The attack "has not been claimed by a terrorist group, but a group claiming association with ISIS, ISIS in the Greater Sahara, is likely responsible," said a US official. A second U.S. official called the group more ISIS "wannabe" than a direct affiliate of the Syrian-based terror group. However, said the official, it would be wrong to suggest ISIS-GS is unsophisticated.

Image: Sgt. La David Johnson
Sgt. La David Johnson was killed in an ambush in Niger. U.S. Army Special Operations via AP

The attack and its aftermath have become a political issue in recent days with President Trump under criticism for not initially calling the families of the four killed, for suggesting that prior presidents had not called the families of the fallen, and then for the alleged content of his call to the widow of one of the four soldiers.

The four Americans were killed Oct. 4 when a 12-man team of soldiers from the 3rd Special Forces Group was operating with approximately 30 Forces Armees Nigeriennes (FAN) on a train-and-advise mission near Tongo Tongo, Niger, just miles from the Mali border. The patrol was seen as routine and in fact had been carried out 29 times in the six months before the ambush, the Pentagon has reported.

Militants, both Al Qaeda in the Islamic Maghreb (AQIM) and ISIS, have been using a nearby route to travel back and forth into Mali and back to a base camp in Niger, the official said. The partner forces were working to disrupt the so-called rat line and interdict the militants.

The 12 U.S. soldiers went to the village to get supplies — food and water. As part of the mission, they visited village elders. Special Forces soldiers often conduct "key leader engagements," making contact with local leaders.

The team was split up, with eight in the key leader engagement and the other four with the vehicles.

At the conclusion of the meeting, as the Americans were leaving, they were attacked by 40-50 militants with RPGs and AK-47s.

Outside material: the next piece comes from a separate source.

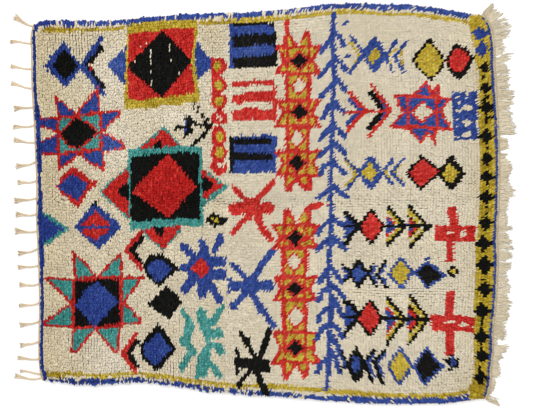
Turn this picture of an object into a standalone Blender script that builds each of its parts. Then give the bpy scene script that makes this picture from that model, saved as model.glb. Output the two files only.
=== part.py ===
"""A Moroccan pile rug lying flat: a knotted wool field, a strip with tasselled cords at its left end,
and a strip with a loose fringe at its right end. The sizes below are millimetres and the model is in
metres, +Z up. The origin is on the floor, at the middle of the box that the whole rug fills. +X runs
along the warps, from the tassels to the fringe.
"""

import math
from collections import namedtuple

import bmesh
import bpy
import numpy as np

MM = 0.001
PLAN_MIDDLE = (-1.9, 0.2)  # the middle, on the plan below, of the box that the whole rug fills

# The pile field
PILE_TOP = 20.0  # mean height of the pile
PILE_LUMP = 2.6  # how far a lump of pile stands above or below the mean
SHOULDER_DROP = 5.0  # the pile is lower along its rim
SHOULDER_INSET = 7.0  # and its top starts this far in from the outline
BELLY_HEIGHT = 9.0  # where the pile reaches furthest out
FOOT_INSET = 4.0  # the ground weave ends this far inside the pile
RIM_LOCK = 6.0  # the locks along the rim stop short by up to this much
CELLS_ALONG = 54
CELLS_ACROSS = 44
LUMP_BLEND = 0.7  # a lump is its own random number and its neighbour's, added and scaled by this
LUMP_SEED = 11

# The woven strips at the two ends
STRIP_GAP = 0.5  # between the field and a strip
STRIP_HEIGHT = 5.0
TASSEL_STRIP_WIDTH = 8.0
FRINGE_STRIP_WIDTH = 12.0
STRIP_POINTS = 44  # points along the inner side of a strip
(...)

The attackers were "well-equipped and trained," one Pentagon official said.

The U.S. returned fire but the officials still do not know how many militants may have been wounded or killed in the firefight. There was a platoon of Niger soldiers nearby but U.S. defense officials cannot confirm reports that any of them were wounded or killed.

Armed French Mirage fighter-bombers arrived on scene within about 30 minutes. The planes didn't drop any bombs or fire on the attackers, but U.S. defense officials believe their presence helped break up the firefight.

One indication of the level of confusion after the attack is that the U.S. military has provided three different answers for who flew the medevac helicopter – first U.S. military officials said it was French military, then that it was the U.S. military. Now, they're saying it could have been a U.S. contractor.

Image: A U.S. Army carry team transfers the remains of Army Staff Sgt. Dustin Wright at Dover Air Force Base in Delaware
A U.S. Army carry team transfers the remains of Army Staff Sgt. Dustin Wright of Lyons, Georgia, at Dover Air Force Base in Delaware on Oct. 5, 2017. Wright was killed in Niger.Aaron J. Jenne / U.S. Air Force via Reuters

If, as officials believe, ISIS-GS carried out the attack, it would be the group's first against American forces. In the past, they have carried out attacks on French counterterrorism forces.

ISIS-GS was established in 2015 after the group's current leader, Adnan Abu Walid al-Sahrawi, broke from al-Murabitun (an al Qaeda-associated group) and pledged allegiance to ISIS leader Abu Bakr al-Baghdadi and ISIS. U.S. officials said the group usually uses small arms and mortars to conduct ambushes and complex attacks.

ISIS-GS has not been formally recognized as an official branch of ISIS but its pledge of allegiance to the terror group was acknowledged by ISIS leadership in Syria in October 2016.

The U.S. has five outposts in Niger as well as a military presence at the international airport in the capital of Niamey, which is in the far west of the country. The U.S. also has a drone base in Agadez in Central Niger from which the U.S. can monitor militant activity as far north as Libya and as far south as Nigeria.